My parents looked at each other, maybe a little shocked, and the table went quiet.

“Well, no, well, I can’t remember,” Grandpa said. “No, actually, I didn’t. Remember, I was down with the shingles. Right Grandma? Wasn’t it the shingles and I was in all that pain?”

Grandma said she didn’t think the shingles afflicted him that particular November, which drove Grandpa nuts. His political tirade was now directed at Grandma because she disagreed about the month last year when the shingles arrived.

“Well, she’s right, Dad,” my father said. “If you love to crab, then you love to vote. You can’t do one without the other.”

Now that Grandpa had been caught with his political pants down, he was embarrassed and the conversation switched from sin tax to shingle treatments.

I don’t remember Grandpa ever skipping the polls again.
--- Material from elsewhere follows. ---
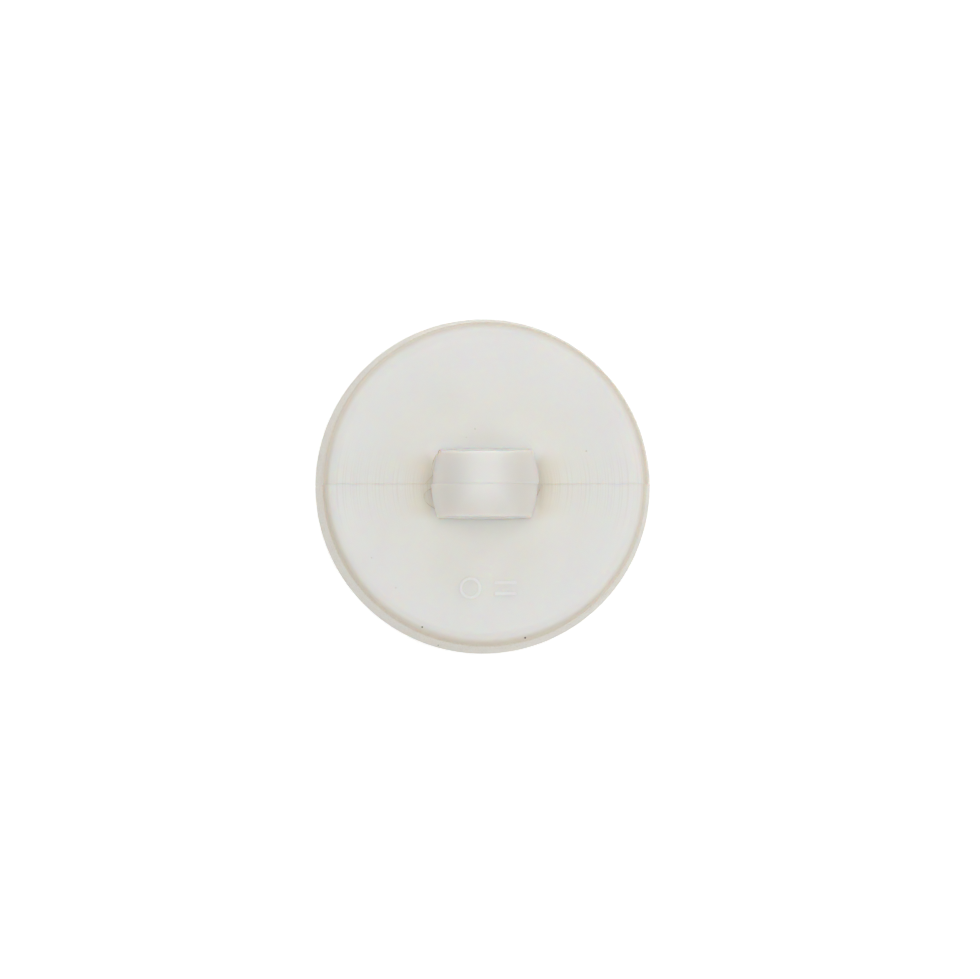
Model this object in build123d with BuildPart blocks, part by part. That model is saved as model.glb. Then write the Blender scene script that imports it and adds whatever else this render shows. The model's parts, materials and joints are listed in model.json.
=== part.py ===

Heck, we kids drove him to vote after he was too old and we were old enough. He always insisted on voting . . . and crabbing.

The theory is true. If you don’t vote, you have vetoed your right to say anything about the way things are in our nation, our state, our county, our towns, our school districts.

By not voting, you’ve passed up your one official chance to have a real opportunity to participate in our democracy.

So I continue to remember what my dad said and I suspect maybe yours did too . . . if you love to crab, then you love to vote.